Christos Gage: I’ve collaborated with SUPERIOR SPIDER-MAN writer Dan Slott for a long time, going back to when we co-wrote AVENGERS: THE INITIATIVE, and as recently as when we co-wrote AMAZING SPIDER-MAN #695-697. I also worked with editor Steve Wacker on AMAZING SPIDER-MAN #661-662 and some Spidey limited series that were beautifully drawn by Mario Alberti, SPIDER-MAN/X-MEN and SPIDER-MAN/FANTASTIC FOUR. So I think the feeling was that if Dan’s too busy to write it himself, I’m in tune enough with the way he and the Spidey office do things that it wouldn’t feel like this book was some outside thing, but rather part of the overall Superior Spider-Man saga.

Superior Spider-Man #6AU preview art by Dexter Soy

And that was what intrigued me about it, as well as Steve: seeing how, specifically, the Superior Spider-Man reacts to the Age of Ultron. We essentially have a guy, in Doc Ock, who has more than once been the master villain trying to conquer and lay waste to the entire world. Now, all of a sudden he’s on the other side, trying to stop it. What’s that like for him? Is he better equipped to handle the situation, or worse? Will he maintain his new course as a hero, or return to his old ways?

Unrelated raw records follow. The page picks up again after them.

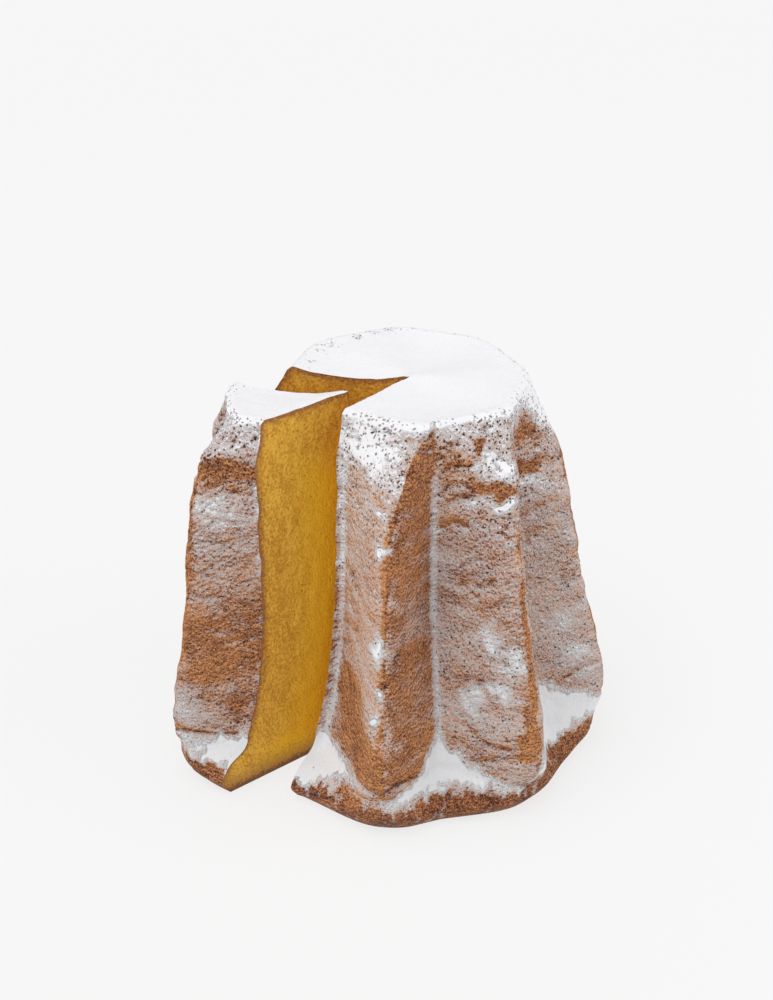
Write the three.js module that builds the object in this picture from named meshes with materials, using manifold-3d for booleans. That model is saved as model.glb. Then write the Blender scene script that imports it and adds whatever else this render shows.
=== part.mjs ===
// A pandoro: a tall sponge cake baked in an eight-pointed star mould and turned out wide end down,
// with one slice cut from it and drawn a little way out of its gap.
//
// Millimetres, +Z up. Angles are in degrees round the star's upright axis, from -Y towards +X.
import * as THREE from 'three';
import { mergeVertices } from 'three/addons/utils/BufferGeometryUtils.js';
import Module from 'manifold-3d';

// --- Driving dimensions -------------------------------------------------------------------------

const HEIGHT = 199;

// The crest of a point, from the foot that rounds under, over the widest place, up to the rim.
const crestWith = ({ foot, shoulder, shoulderDrop }) => [
  { z: 0, radius: 96 * foot },
  { z: 13, radius: 105 * foot },
  { z: 38, radius: 110 * foot },
  { z: 84, radius: 101.5 },
  { z: HEIGHT - shoulderDrop, radius: 78.5 * shoulder },
  { z: HEIGHT - 8, radius: 60.5 },
  { z: HEIGHT - 2, radius: 58 },
  { z: HEIGHT, radius: 55.5 },
];

// The furrow between two points runs out at the foot on a sloping shelf of its own height. Its neck
// is how wide it is near the rim.
const furrowWith = (shelf, neck) => [
  { z: 0, radius: 94.5 },
  { z: 8, radius: 99 },
  { z: 17, radius: 90.5 },
  { z: shelf, radius: 77.5 },
  { z: (shelf + HEIGHT) / 2, radius: 59.5 * (0.5 + neck / 2) },
  { z: HEIGHT - 14, radius: 59 * neck },
  { z: HEIGHT - 2, radius: 57.5 * neck },
  { z: HEIGHT, radius: 55 * neck },
];

// High up, a crest veers round towards the furrow after it.
const VEER_ABOVE = 145;

// The points that baked unevenly. Each has the angle, reach, foot, shoulder and veer of its crest,
// then the angle, reach, shelf and neck of the furrow after it.
const USUAL = {
  ...{ reach: 1.03, foot: 1, shoulder: 1, shoulderDrop: 31, veer: 13 },
  ...{ furrowReach: 1, shelf: 47, neck: 1 },
};
const UNEVEN_POINTS = [
  {
    ...USUAL,
    ...{ crest: -52.4, reach: 1.05, shoulderDrop: 22, veer: 0 },
    ...{ furrow: -32, furrowReach: 0.93, shelf: 24, neck: 0.94 },
  },
  { ...USUAL, crest: -5, reach: 1.04, furrow: 13.7, furrowReach: 0.96, shelf: 54 },
  { ...USUAL, crest: 38.5, reach: 1.06, shoulder: 0.97, furrow: 58.2 },
  { ...USUAL, crest: 78, foot: 1.02, shoulder: 0.97, furrow: 101 },
];
const POINTS = 8;

// Share of the way between crest and furrow that is rounded off. Foot and rim are rounder than the
// sides between them.
const CREST_ROUNDING = 0.27;
const END_ROUNDING = 0.55;
const FOOT_HEIGHT = 36;
const RIM_HEIGHT = 12;
const FURROW_ROUNDING = 0.09;

// The knife's two cuts meet close to the axis.
const CUT_MEETING = { x: 1.3, y: -2.3 };
const GAP = { from: -97.2, to: -36.8 };
const SLICE = { from: -91, to: -38.7 };
const SLICE_SHARE_OF_FULL_SIZE = 0.96; // it dried and shrank a little
const SLICE_LEAN = 2.2; // degrees outwards
const SLICE_TILT = 3.2; // degrees that its top drops outwards
const SLICE_MIDDLE = (SLICE.from + SLICE.to) / 2;
const SLICE_PLACE = { x: -19.8, y: -15.1, turn: -11.9 };

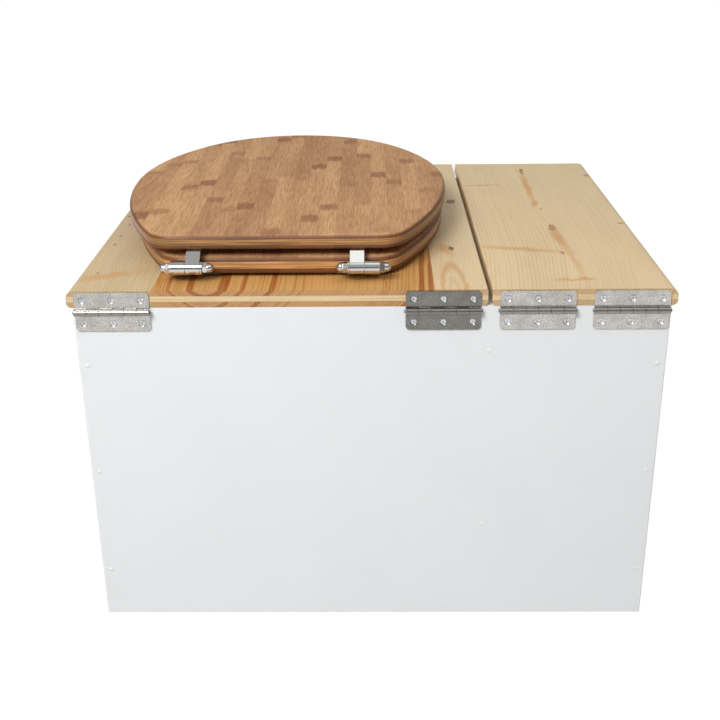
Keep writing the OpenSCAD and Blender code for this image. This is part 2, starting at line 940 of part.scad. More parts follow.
module cover_strap(i) {
    color("lightgray")
        difference() {
            at_seat_hinge(i) {
                barrel(strap_near, strap_w);
                across(strap_near, strap_w)
                    strap_section();
            }
            axle_bore(i);
            at_strap_screws()
                screw_body(small_screw_head, small_screw_shank, cover_t - screw_skin, screw_fit);
        }
}

module cover_strap_screws() {
    color("lightgray")
        at_strap_screws()
            screw_body(small_screw_head, small_screw_shank, cover_t - screw_skin);
}

module cover_bumpers() {
    color("dimgray")
        for (p = bumper_places)
            translate([seat_offset + p[0], seat_y + p[1], ring_z + ring_t])
                cylinder(d = bumper_d, h = cover_gap);
}

floor_panel();
back_panel();
front_panel();
toilet_side_panel();
litter_side_panel();
divider_panel();
wall_screws();
fixed_leaf(0);  // fixed_leaf_1
fixed_leaf(1);  // fixed_leaf_2
fixed_leaf(2);  // fixed_leaf_3
fixed_leaf(3);  // fixed_leaf_4
leaf_screws(all_hinges, -1);  // fixed_leaf_screws
hinge_pins();
bucket();
seat_board();
lid_leaf(seat_hinges[0]);  // seat_board_leaf_1
lid_leaf(seat_hinges[1]);  // seat_board_leaf_2
leaf_screws(seat_hinges, 1);  // seat_board_leaf_screws
seat_post(0);  // seat_post_1
seat_post(1);  // seat_post_2
post_bolts();
post_washers();
wing_nuts();
seat_axles();
acorn_nuts();
litter_lid();
lid_leaf(litter_hinges[0]);  // litter_lid_leaf_1
lid_leaf(litter_hinges[1]);  // litter_lid_leaf_2
leaf_screws(litter_hinges, 1);  // litter_lid_leaf_screws
seat_ring();
ring_ear(0);  // ring_ear_1
ring_ear(1);  // ring_ear_2
ring_ear_screws();
ring_bumpers();
seat_cover();
cover_strap(0);  // cover_strap_1
cover_strap(1);  // cover_strap_2
cover_strap_screws();
cover_bumpers();
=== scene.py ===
"""Gives a box toilet its finish: painted board, lacquered spruce lids, a bamboo seat, plated hinges and a bucket.

The file is laid out as a Blender add-on and is run as a script. Lengths are in metres, in the part's own frame:
the box stands on Z = 0, +Y is its rear with the butt hinges, and the seat is on its +X side. Inside the finishes
lengths are in millimetres.
"""

import json
import math
from collections import namedtuple
from functools import partialmethod

import bmesh
import bpy
import numpy as np
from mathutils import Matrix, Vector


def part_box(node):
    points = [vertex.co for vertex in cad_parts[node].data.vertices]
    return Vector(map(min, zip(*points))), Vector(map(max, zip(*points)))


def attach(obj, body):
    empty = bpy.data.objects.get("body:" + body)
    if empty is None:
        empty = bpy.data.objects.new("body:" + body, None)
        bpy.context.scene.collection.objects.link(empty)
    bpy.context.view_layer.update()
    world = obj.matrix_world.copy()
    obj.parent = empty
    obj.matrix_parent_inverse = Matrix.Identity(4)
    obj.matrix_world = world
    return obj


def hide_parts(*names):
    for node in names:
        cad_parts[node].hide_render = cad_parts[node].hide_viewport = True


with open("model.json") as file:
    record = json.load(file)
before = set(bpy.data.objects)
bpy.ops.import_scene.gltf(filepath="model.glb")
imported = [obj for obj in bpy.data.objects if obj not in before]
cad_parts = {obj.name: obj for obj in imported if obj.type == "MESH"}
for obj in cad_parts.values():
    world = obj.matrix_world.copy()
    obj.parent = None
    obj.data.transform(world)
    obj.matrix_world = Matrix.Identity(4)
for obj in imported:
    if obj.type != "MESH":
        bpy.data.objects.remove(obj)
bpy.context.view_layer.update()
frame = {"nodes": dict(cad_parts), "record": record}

bl_info = {
    "name": "Box toilet finish",
    "version": (1, 0, 0),
    "blender": (4, 5, 0),
    "location": "View3D > Sidebar > Toilet",
    "description": "Finishes and small parts of a box toilet with a litter compartment",
    "category": "Object",
}

MM = 0.001
FULL_TURN = 2 * math.pi
JOINTS = {joint["name"]: joint["pos_m"] for joint in frame["record"]["behaviour"]["joints"]}
PIN_Z = JOINTS["seat_board_hinge"][2]
SEAT_X, AXLE_Y, AXLE_Z = JOINTS["seat_ring_hinge"]
LID_LOW, LID_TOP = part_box("seat_board")[0][2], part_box("seat_board")[1][2]
REAR_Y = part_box("back_panel")[1][1]


def linear(code):
    """Turns an sRGB hex colour into the linear numbers that a shader takes."""
    parts = [int(code[i : i + 2], 16) / 255 for i in (1, 3, 5)]
    return tuple(p / 12.92 if p <= 0.04045 else ((p + 0.055) / 1.055) ** 2.4 for p in parts)


WHITE = (1, 1, 1, 1)
TAN, BROWN, RED, GREY = (linear(code) for code in ("#C99457", "#8A5A38", "#9A6A4A", "#6E5A46"))

# A glued board of a lid: the x of its right edge, the width of a ring, how strongly the rings show, whether it is
# of the striped kind, and how light it is beside the others.
Board = namedtuple("Board", "end ring strength striped gain")

# A mark in the wood: its middle, its half width and half length, the softness of its rim (or less the thickness of a
# hollow mark), its colour (None for the knots' own) and strength, its turn, and how far the rings swirl round it.
Mark = namedtuple("Mark", "x y half_x half_y soft colour strength turn swirl", defaults=(0, 0))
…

That’s what Steve, [editor] Ellie Pyle and I wanted to examine, and what makes this particular story unique.

Marvel.com: What's the transition like from issue #6 to #6AU? What's the set-up for Spidey-Ock here?

Christos Gage: Plot-wise, the transition is more something you’ll see in the AGE OF ULTRON series proper. That said, in terms of character, I read Dan’s plots for all the SUPERIOR SPIDER-MAN issues up to that point, and Ock’s mindset is very much informed by where he is in issue #6, especially as relates to the Avengers.

Marvel.com: What can we expect of Ock's outlook on the Age of Ultron? What of it will challenge him the most?

Christos Gage: Otto is none too keen on someone other than him conquering the world. Especially Ultron. They met once before, in SECRET WARS, and it was not a friendly meeting—but at that time, Ultron had been deactivated by Galactus and was being controlled by Doctor Doom. So to Doc Ock, if Victor Von Doom—whose intellect is, clearly, inferior to that of Otto Octavius—could bring Ultron to heel, it should be child’s play for him. On the other hand, all around him is evidence of what Ultron has already done, and it’s hit the other heroes quite hard. So the question is, will Otto’s arrogance be his downfall, or will he be the one man confident enough to handle his business in the face of overwhelming tragedy?

Superior Spider-Man #6AU preview art by Dexter Soy

Marvel.com: How might the story involve our supporting players?

Christos Gage: Things are not going so well for the rest of the book’s cast. Spidey’s fellow Avengers are the most prominent, specifically Iron Man. I also got to put Quicksilver in there, which was fun; I missed writing him in AVENGERS ACADEMY.

Marvel.com: What about Peter? Inside Ock, what's his take on the Age of Ultron, and can he do anything about it?

Christos Gage: The focus of the issue is really more on Doc Ock. My first draft had Ghost Pete in it—that’s just what I call him—but I ultimately felt that wasn’t working; if you go there at all, you have to have him as a strong part of the story throughout, and really, with just one issue, I felt it was a stronger story to see Doc Ock’s point of view. We’ve all seen Peter Parker as Spider-Man facing an end-of-the-world scenario. We’ve never seen Doc Ock—well, not from this side of things; he’s always been the one trying to cause it! Plus, with Ock not aware of Pete, you’re almost telling a different side story if you open that door. For these reasons I kept the focus on Ock.

Marvel.com: And what's it like working with artist Dexter Soy on this issue? What are his strengths in a story like this?

Christos Gage: Dexter has a very dynamic and powerful style that lends itself nicely to an apocalyptic story like this, but the real revelation for me was how amazing his rendition of Ultron is. Very machine-like, but he imbues him with an obscene, eerie life.

Dexter Soy’s Ultron will scare you. You will submit.